Je me souviens que des Résistants venant de Saint-Donat ont logé à la maison. Un blessé est resté. Il s’appelait Bourgignon et il était blessé au genou. Mon père l’a soigné. »
Montagne . Vue aérienne août 1948 ( source IGN, photos aériennes, mission août 1948). 1 : le bois du Cognet – 2 : endroit où fut découvert le corps de Münzenberg – 3 : le vieux chemin du « Bois de la Croix-Rouge »
NOTES
(1) Les « cuches » sont des « tas de foin, de quelques fourchées, faits au pré pour que le foin ne soit pas baigné et déterioré par la pluie ou la rosée » (Armand Mante, Patois et Vie et Dauphiné, p. 305).

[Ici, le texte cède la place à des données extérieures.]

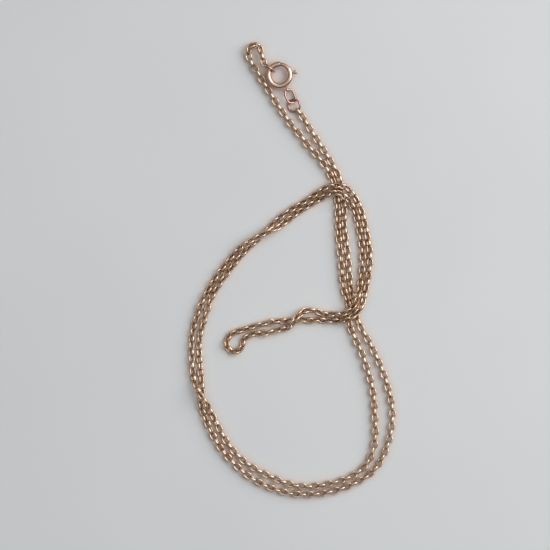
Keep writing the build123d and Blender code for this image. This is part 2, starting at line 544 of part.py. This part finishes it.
save(make_bolt_ring_body(), "bolt_ring_body")
save(make_bolt(), "bolt")
save(make_trigger_knob(), "trigger_knob")
save(make_coil_spring(), "coil_spring")

save(make_oval_jump_ring(), "oval_jump_ring")
for ring_name, *ring_values in ROUND_RINGS:
    save(make_round_ring(*ring_values), ring_name)
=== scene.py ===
"""A rose gold chain bracelet with a bolt ring clasp and three jump rings.

It lies flat on a pale card: the card is the XY plane, +Z points up to the camera, and
+X is right and +Y is up in the picture. Chain, jump rings and coil spring are rebuilt
on their CAD solids; the shells of the bolt ring keep their CAD shape. Lengths are in
metres, except where a name ends in _mm.
"""

import json
import math

import bpy
import numpy as np
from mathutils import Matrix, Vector


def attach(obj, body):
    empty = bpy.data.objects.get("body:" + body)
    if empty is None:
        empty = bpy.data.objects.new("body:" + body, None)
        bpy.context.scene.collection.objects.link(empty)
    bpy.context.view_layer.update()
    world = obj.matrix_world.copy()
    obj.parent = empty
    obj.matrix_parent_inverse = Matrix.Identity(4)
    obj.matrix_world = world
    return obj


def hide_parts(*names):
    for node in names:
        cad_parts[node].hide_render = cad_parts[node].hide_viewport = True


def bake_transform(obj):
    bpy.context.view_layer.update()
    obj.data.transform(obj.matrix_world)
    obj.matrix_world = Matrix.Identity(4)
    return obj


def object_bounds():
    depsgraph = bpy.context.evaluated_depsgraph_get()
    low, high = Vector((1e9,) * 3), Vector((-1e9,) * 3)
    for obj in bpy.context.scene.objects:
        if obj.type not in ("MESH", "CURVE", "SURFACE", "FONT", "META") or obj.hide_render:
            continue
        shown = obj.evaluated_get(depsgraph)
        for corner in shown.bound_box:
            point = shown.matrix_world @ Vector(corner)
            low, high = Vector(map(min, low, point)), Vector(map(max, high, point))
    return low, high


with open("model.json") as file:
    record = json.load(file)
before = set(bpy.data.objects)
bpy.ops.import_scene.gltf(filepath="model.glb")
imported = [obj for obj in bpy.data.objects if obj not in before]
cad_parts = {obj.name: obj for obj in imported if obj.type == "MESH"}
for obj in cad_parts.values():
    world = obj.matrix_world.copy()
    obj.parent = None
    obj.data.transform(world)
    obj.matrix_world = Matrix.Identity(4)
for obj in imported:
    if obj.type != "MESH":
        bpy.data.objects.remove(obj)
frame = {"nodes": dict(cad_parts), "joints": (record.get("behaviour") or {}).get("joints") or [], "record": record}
cad_low, cad_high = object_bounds()
nodes = frame["nodes"]
record = frame["record"]
body_of_node = {
    node: body for body, members in record["behaviour"]["bodies"].items() for node in members
}
MM = 0.001


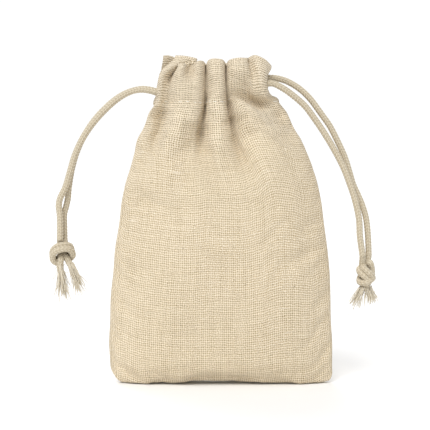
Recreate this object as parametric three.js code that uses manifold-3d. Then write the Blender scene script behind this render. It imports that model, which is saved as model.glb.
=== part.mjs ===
// Drawstring gift pouch of cotton-linen cloth, about 10 x 14 cm when empty and flat.
//
// Two panels are sewn together at the sides and the bottom. The top of each panel is turned down
// and stitched into a casing. Two cotton cords run through both casings, one pulled to the left
// and one to the right. Each cord is a loop: it turns round at the far slit and comes back, and
// its two ends are knotted together outside the near slit.
//
// Millimetres. +X is to the right seen from the front, +Y runs to the back, +Z is up.
// The origin is on the floor under the middle of the pouch.

import * as THREE from 'three';
import { mergeVertices } from 'three/addons/utils/BufferGeometryUtils.js';
import Module from 'manifold-3d';

const wasm = await Module();
wasm.setup();

// ---- General sizes -----------------------------------------------------------------------------

const gap = 0.3;                  // between pieces that touch on the real pouch
const wall = 1.0;                 // thickness of a panel

// ---- Pouch body --------------------------------------------------------------------------------

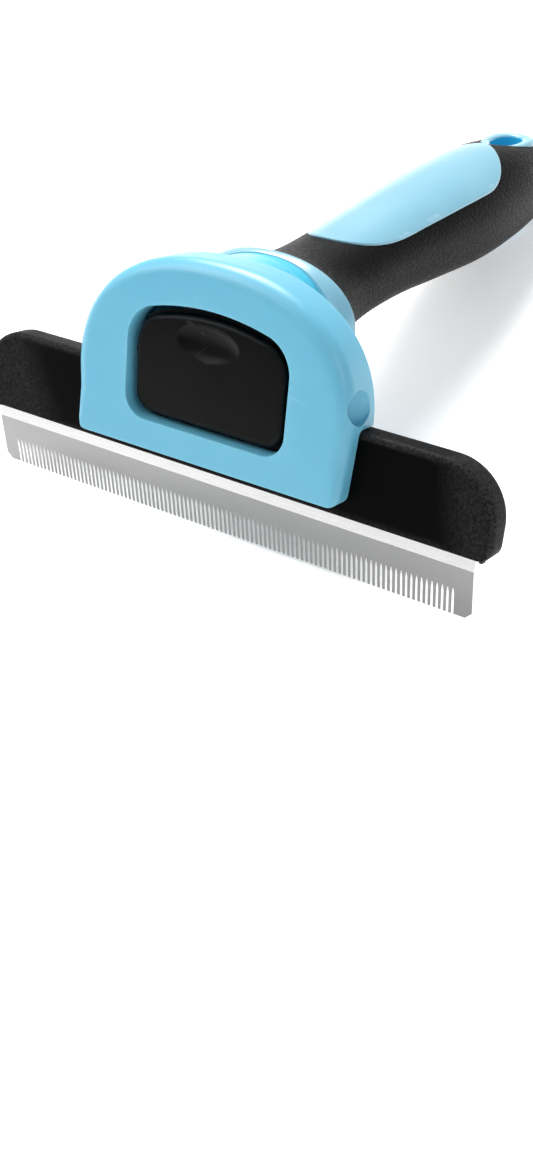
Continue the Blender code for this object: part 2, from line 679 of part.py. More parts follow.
def rest_on_table():
    """Leans the head's frame back until the comb and the handle's end touch the ground, and centres it."""
    tip = Vector((TIP_BACK, TIP_Z))
    leans = []
    for i in range(200):
        distance = 80.0 + (HANDLE_END - 80.3) * i / 199
        low = section_point(distance, math.pi, *skin(distance))
        leans.append(math.atan2(low.z - tip.y, low.y - tip.x))
    head_frame.rotation_euler = (-min(leans), 0.0, 0.0)
    bpy.context.view_layer.update()
    corners = []
    graph = bpy.context.evaluated_depsgraph_get()
    for obj in parts.objects:
        shown = obj.evaluated_get(graph)
        shape = shown.to_mesh()
        corners += [shown.matrix_world @ v.co for v in shape.vertices]
        shown.to_mesh_clear()
    back = (min(c.y for c in corners) + max(c.y for c in corners)) / 2
    head_frame.location = (0.0, -back, -min(c.z for c in corners))


clear_scene()
parts = new_collection("deshedding_tool")
cutters = new_collection("cutters")
head_frame = bpy.data.objects.new("head_frame", None)
bpy.context.scene.collection.objects.link(head_frame)

blue = new_material("sky_blue_abs", SKY, 0.35)
pale = new_material("pale_blue_abs", PALE, 0.3)
black = new_material("black_abs", JET, 0.4)
rubber = new_material("black_rubber", JET, 0.7)
steel = new_material("stainless_steel", STEEL, 0.3, 1.0)

make_comb_blade()
make_carrier()
make_front_cover()
make_rear_housing()
make_button()
make_handle()
rest_on_table()
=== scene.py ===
"""Looks of the pet deshedding tool: its moulded and ground shapes, its finishes, the studio and the camera.

Shapes are drawn in the head's own frame, in millimetres: X across the comb, Y from the face of the head
towards the handle's end, Z up the face, with zero at the lower front edge of the comb carrier. HeadFrame
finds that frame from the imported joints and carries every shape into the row's frame, in metres.
"""

from __future__ import annotations

import json
import logging
import math
from dataclasses import dataclass, field
from enum import Enum
from typing import Sequence

import bmesh
import bpy
from mathutils import Matrix, Vector

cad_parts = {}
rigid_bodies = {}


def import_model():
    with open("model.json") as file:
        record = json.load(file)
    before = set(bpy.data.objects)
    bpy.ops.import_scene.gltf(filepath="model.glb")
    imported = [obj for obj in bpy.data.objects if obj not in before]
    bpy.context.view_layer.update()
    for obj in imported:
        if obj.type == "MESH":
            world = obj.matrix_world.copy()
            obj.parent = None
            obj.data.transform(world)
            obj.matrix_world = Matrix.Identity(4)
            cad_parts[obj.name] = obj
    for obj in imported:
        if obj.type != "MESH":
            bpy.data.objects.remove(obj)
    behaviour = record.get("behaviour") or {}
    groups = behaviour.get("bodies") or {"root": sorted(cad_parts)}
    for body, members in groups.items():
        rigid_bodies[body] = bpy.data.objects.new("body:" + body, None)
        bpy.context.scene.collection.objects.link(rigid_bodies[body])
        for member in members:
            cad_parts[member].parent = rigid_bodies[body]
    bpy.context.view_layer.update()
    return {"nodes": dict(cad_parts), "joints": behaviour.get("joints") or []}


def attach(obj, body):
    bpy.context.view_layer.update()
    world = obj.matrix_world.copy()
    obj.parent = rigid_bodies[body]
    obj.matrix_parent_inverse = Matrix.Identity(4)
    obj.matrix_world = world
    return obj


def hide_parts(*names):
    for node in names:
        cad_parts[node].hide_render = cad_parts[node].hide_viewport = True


LOG = logging.getLogger("deshedding_tool")
MM = 0.001
Pair = tuple[float, float]
Outline = list[Pair]
Ring = list[Vector]
Point = tuple[float, float, float]
Thing = bpy.types.Object
Tree = bpy.types.NodeTree


class Body(Enum):
    """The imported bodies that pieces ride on."""

    HEAD = "head_and_handle"
    BUTTON = "button"
    COMB = "comb_cartridge"


class Slot(Enum):
    """The record's material slots."""

    SKY = "sky_blue_plastic"
    PALE = "pale_blue_plastic"
    RUBBER = "grip_rubber"
    BLACK = "black_plastic"
    STEEL = "stainless_steel"


# ---- Colour and nodes -------------------------------------------------------------------------------
def linear(hex_colour: str) -> tuple[float, float, float, float]:
    """Turns an sRGB hex colour into linear RGBA.

    Args:
        hex_colour: Six hex digits, with or without a leading hash.

    Returns:
        Linear red, green and blue, and an alpha of one.
    """
    digits = hex_colour.lstrip("#")
    channels = []
    for start in (0, 2, 4):
        value = int(digits[start : start + 2], 16) / 255
        channels.append(value / 12.92 if value <= 0.04045 else ((value + 0.055) / 1.055) ** 2.4)
    return (channels[0], channels[1], channels[2], 1.0)


def per_metre(millimetres: float) -> float:
    """Scale of a texture whose features are this many millimetres across."""
    return 1000.0 / millimetres


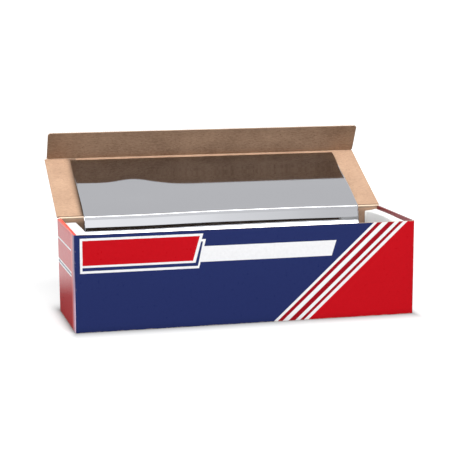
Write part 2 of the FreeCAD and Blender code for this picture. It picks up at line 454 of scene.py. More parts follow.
@dataclass(frozen=True)
class PrintedBoard:
    """Coated and printed outside of the carton board."""

    effects: SharedEffects
    carton: CartonSizes
    inks: PrintColours = PrintColours()
    edge: float = 0.18 * MM
    varnish: float = 0.15
    end_varnish: float = 0.34
    # width and heights of the painted reflection by the left end's front fold
    fold_reflection_width: float = 20.5 * MM
    reflection_low: float = 28.0 * MM
    reflection_high: float = 66.0 * MM
    wall_margin: float = 1.1 * MM
    end_margin: float = 3.3 * MM
    rim_height: float = 0.5 * MM
    rim_reach: float = 2.65 * MM

    def _field(self, finish: Finish, across: Socket, up: Socket, size: FieldSize,
               left_slant: float = 0.0) -> Socket:
        """Mask of one slanted-end field."""
        left, right, bottom, top, slant = size
        return finish.n.group(self.effects.slanted_field, Across=across, Up=up, Left=left,
                              Right=right, Bottom=bottom, Top=top, Left_Slant=left_slant,
                              Right_Slant=slant, Edge=self.edge).outputs["Mask"]

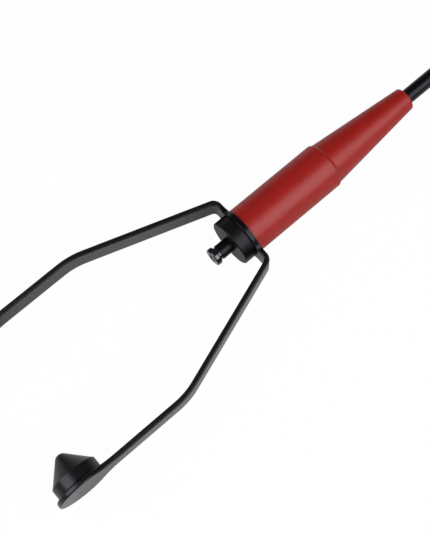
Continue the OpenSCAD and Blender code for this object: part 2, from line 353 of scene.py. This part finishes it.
# Fine matt black electro-coat on spring steel: an even charcoal skin with the faint stipple that
# such a coat has, about 0.15 mm, drawn at twice that size so that it shows.
STIPPLE_MM = 0.3
black_coat, tree, mm = new_material("black_coated_spring_steel")
stipple = add_node(tree, "ShaderNodeTexNoise", {"Vector": mm, "Scale": 1 / STIPPLE_MM, "Detail": 3.0})
drift = add_node(tree, "ShaderNodeTexNoise", {"Vector": mm, "Scale": 0.25, "Detail": 2.0})
tone = add_node(tree, "ShaderNodeMix", {
    "Factor": drift.outputs["Fac"], "A": linear("#060607"), "B": linear("#0A0A0B")}, data_type="RGBA")
speck = add_node(tree, "ShaderNodeMapRange", {
    "Value": stipple.outputs["Fac"], "To Min": 0.26, "To Max": 0.36})
bump = add_node(tree, "ShaderNodeBump", {
    "Height": stipple.outputs["Fac"], "Strength": 0.2, "Distance": 0.00003})
skin = add_node(tree, "ShaderNodeBsdfPrincipled", {
    "Base Color": tone.outputs["Result"], "Roughness": speck.outputs["Result"], "IOR": 1.49,
    "Specular IOR Level": 0.33, "Specular Tint": COOL_TINT, "Normal": bump.outputs["Normal"]})
add_node(tree, "ShaderNodeOutputMaterial", {"Surface": skin.outputs["BSDF"]})


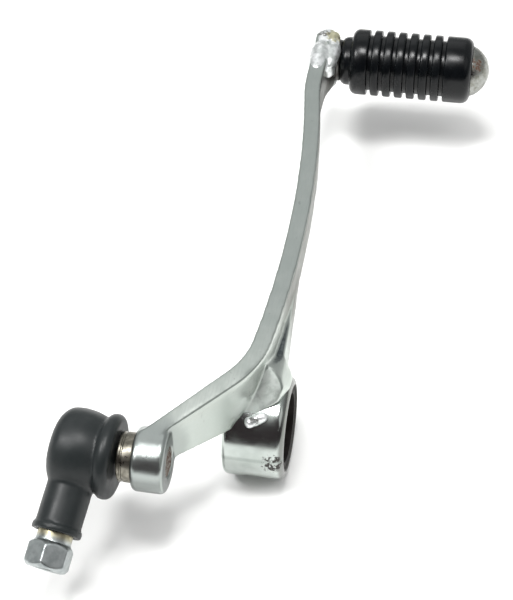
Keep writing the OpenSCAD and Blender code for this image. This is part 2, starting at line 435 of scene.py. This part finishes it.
def eye_and_side_marks_and_shade(n, colour, at_eye):
    """The eye is polished and a little greyer, with painted shade on its outboard end and its
    underside.
    The bar's outboard side past the elbow is painted dark as shade, and its top gets painted shade
    toward the peg."""
    outboard = n.facing((0, -1, 0))
    upward = n.facing((0, 0, 1))
    toward_peg = n.along((1, 0, 0))
    # painted shade: the outboard side past the elbow and the eye's outboard end are painted near
    # black
    side = n.times(n.ramp(outboard, 0.75, 0.97, 0, 0.85), n.ramp(toward_peg, 10 * MM, 30 * MM))
    painted_eye_end_shade = n.times(n.ramp(outboard, 0.82, 0.93, 0, 0.9), at_eye)
    colour = n.mix(n.either(side, painted_eye_end_shade), colour, (0.12, 0.12, 0.105))
    colour = n.mix(n.times(at_eye, 0.7), colour, (0.36, 0.39, 0.385))
    # painted shade on the eye's underside
    painted_eye_underside_shade = n.times(n.ramp(upward, 0.05, 0.4, 0.65, 0), at_eye)
    colour = n.mix(painted_eye_underside_shade, colour, (0.13, 0.14, 0.135))
    # painted shade: the top is painted dimmer toward the peg
    painted_top_shade = n.times(n.ramp(toward_peg, -20 * MM, 30 * MM, 0, 0.55), n.ramp(upward, 0.7, 0.95))
    return n.mix(painted_top_shade, colour, (0.27, 0.30, 0.295))


def web_marks_and_shade(n, colour, front_slope):
    """The top of the web is painted dark and mottled as shade, and its front has dull streaks."""
    below_strip = n.ramp(n.along((0, 0, 1)), BAR_TOP - 6.0 * MM, BAR_TOP - 4.5 * MM, 1, 0)
    # painted shade: the web's upward face below the strip is painted dark, with mottling
    top = n.times(n.ramp(n.facing((0, 0, 1)), 0.88, 0.96), below_strip)
    painted_web_top_shade = n.mix(n.ramp(n.noise(1.6 * MM, 4), 0.35, 0.65), (0.09, 0.105, 0.11), (0.19, 0.21, 0.21))
    colour = n.mix(top, colour, painted_web_top_shade)
    streaks = n.ramp(n.noise(2.5 * MM, 4, 0.6), 0.4, 0.7)
    dull = n.mix(streaks, (0.57, 0.61, 0.58), (0.41, 0.45, 0.42))
    return n.mix(front_slope, colour, dull)


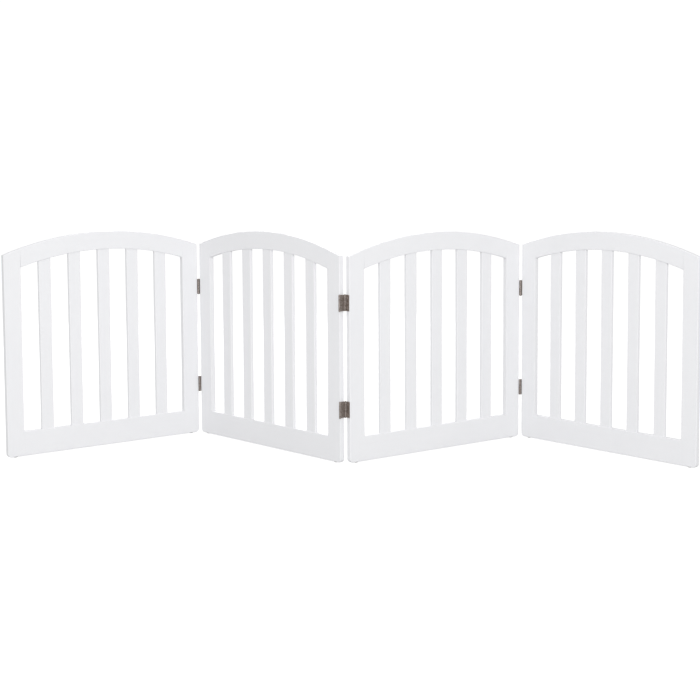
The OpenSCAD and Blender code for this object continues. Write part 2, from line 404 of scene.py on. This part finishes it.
# %% The sizes of a pin
PIN_R = 1.25 * MM
HEAD_R = 1.9 * MM
HEAD_H = 0.8 * MM
KNUCKLE_GAP = 0.4 * MM
ROUND = 24
HINGE_H = 44 * MM
leaf_low, leaf_high = (corner.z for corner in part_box("hinges_1_middle_leaves"))
hinge_heights = (leaf_low + HINGE_H / 2, leaf_high - HINGE_H / 2)
print("hinge middles at", [round(z / MM) for z in hinge_heights], "mm")


# %% Carrying a profile round an axis
def turned_piece(profile, x, y):
    """A profile of (radius, height) points carried round the upright axis at (x, y):
    point = (x + radius * cos a, y + radius * sin a, height), one ring for each profile point."""
    a = np.linspace(0, 2 * np.pi, ROUND, endpoint=False)
    radius, height = profile.T[:, :, None]
    return np.stack([x + radius * np.cos(a), y + radius * np.sin(a), height + 0 * a], axis=-1)


def domed_pin_profile(z_mid):
    """Shank, then at each end a step out to the head and most of a quarter ellipse over its top:
    radius = head radius * cos t, height = reach + head height * (0.3 + 0.7 * sin t)."""
    t = np.radians(np.linspace(0, 80, 6))
    reach = HINGE_H / 2 + KNUCKLE_GAP
    dome = np.column_stack([HEAD_R * np.cos(t), reach + HEAD_H * (0.3 + 0.7 * np.sin(t))])
    upper = np.vstack([[(PIN_R, reach), (HEAD_R, reach)], dome])
    lower = upper[::-1] * (1, -1)
    return np.vstack([lower, upper]) + (0, z_mid)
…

(2) Le mot « allière » (ou alière) est directement issu du vieux français « alier ». Il désigne l’alisier, arbre dont les baies attirent irrésistiblement les oiseaux et notamment les grives. A noter l’emploi du féminin, que l’on retrouve par exemple dans « ina prunère » (un prunier).
(3) Selon le rapport de gendarmerie établi le 18 octobre 1940, le corps de Münzenberg se trouvait sous un chêne situé 6 mètres au dessous d’un chemin de terre prenant naissance, à 150 m au sud, sur le chemin de grande communication n° 27 (route de Montagne à Saint-Marcellin). La mort semblait remonter à plusieurs mois. Un morceau de cordelette de 0,30 cm, ayant un noeud coulant à l’une de ses extémités, adhérait au cou du mort, un autre morceau, apparemment de la même cordelette, était accroché à l’une des branches du chêne, à 3, 30 m du sol.